The message was unambiguous: host Cuban doctors, lose your American visa. The State Department dressed it up as concern about “forced labour.” Republican Congressman Carlos Gimenez — never one for nuance — called it “human trafficking.”

And one by one, Caribbean governments have bent the knee. The Bahamas suspended the hiring of Cuban doctors. Guyana ended its programme in February 2026. Guatemala announced a gradual phase-out.

Now Jamaica — the country that once stood as a beacon of Caribbean independence and Third World solidarity under Michael Manley — has joined the procession.

Fifty Years. One Decision. Gone.

The Cuba-Jamaica medical programme began in 1976 and was upheld by successive political administrations — JLP and PNP alike — through the Cold War, through IMF austerity, through a pandemic that could have destroyed what remains of the public health system.

For fifty years, Cuban doctors filled the rural clinics and public wards that Jamaica’s own medical professionals — many of whom trained in Havana on Cuban scholarships — have historically been reluctant to serve.

The statistics Cuba cited in its official statement are not propaganda. They are a ledger of human survival: more than 8.1 million patients treated, over 74,000 surgical procedures performed, nearly 7,200 births attended.

Through Operation Miracle alone, present in Jamaica since 2010, the sight of close to 25,000 Jamaicans has been restored or improved. The eye care programme, as opposition spokesman Dr. Alfred Dawes confirmed, performs more cataract surgeries than all public hospitals combined — the lifeline for every Jamaican who cannot afford $500,000 for private surgery.

And it was these same professionals who, when Hurricane Melissa tore through Jamaica, did not evacuate. Cuba’s statement records that brigade members worked for more than 72 consecutive hours in the aftermath of the storm, actively joining the recovery of hospitals and communities. When Jamaica needed them most, they stayed.

The Fiction That Doesn’t Survive Scrutiny

The Holness administration’s diplomatic fiction — that this decision was driven by an inability to agree on “terms and conditions” after the previous agreement expired in 2023 — does not survive scrutiny.

A government official with knowledge of the talks told the Gleaner that it was “a terrible situation for any health minister, to be caught up between saving lives and foreign policy fights.” That is not the language of a negotiation breakdown. That is the language of capitulation.

Washington wasted no time celebrating. Congressman Gimenez publicly thanked “the people of Jamaica” for ending what he called a “pathetic, criminal human trafficking operation.”

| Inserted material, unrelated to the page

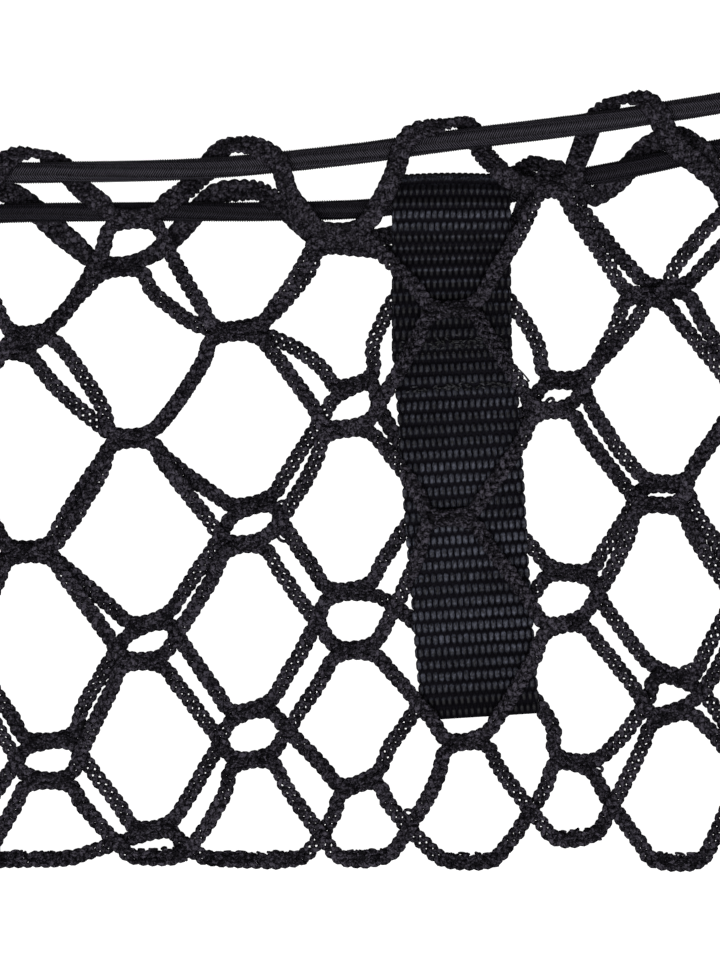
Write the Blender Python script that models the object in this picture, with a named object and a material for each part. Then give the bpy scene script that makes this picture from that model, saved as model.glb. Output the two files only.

The Jamaican people — the patients in Westmoreland, St. Thomas, and rural Hanover who relied on those doctors — received no such thanks. They received instead the news that their healthcare is now a bargaining chip in America’s geopolitical war against Havana.

Grace Kingston Does Not Deserve

Cuba, in its official statement, closed with a grace Kingston does not deserve in this moment. Havana reaffirmed its “unwavering commitment to the Jamaican people” and pledged that those people “will always be able to count on the selfless cooperation of Cuba.”

That is the language of a partner who understands the difference between a government and its citizens — a distinction the Holness administration has, in one decision, made devastatingly clear it does not grasp.

The Caribbean Zone of Peace is not merely a declaration. It is a demand — that our region refuse to become a theatre for the foreign policy battles of great powers, waged at the expense of our own people’s lives and health.

Jamaica just forgot that. And for the most vulnerable Jamaicans, the cost of that forgetting will be measured not in diplomatic cables, but in clinic waiting rooms and darkened eyes.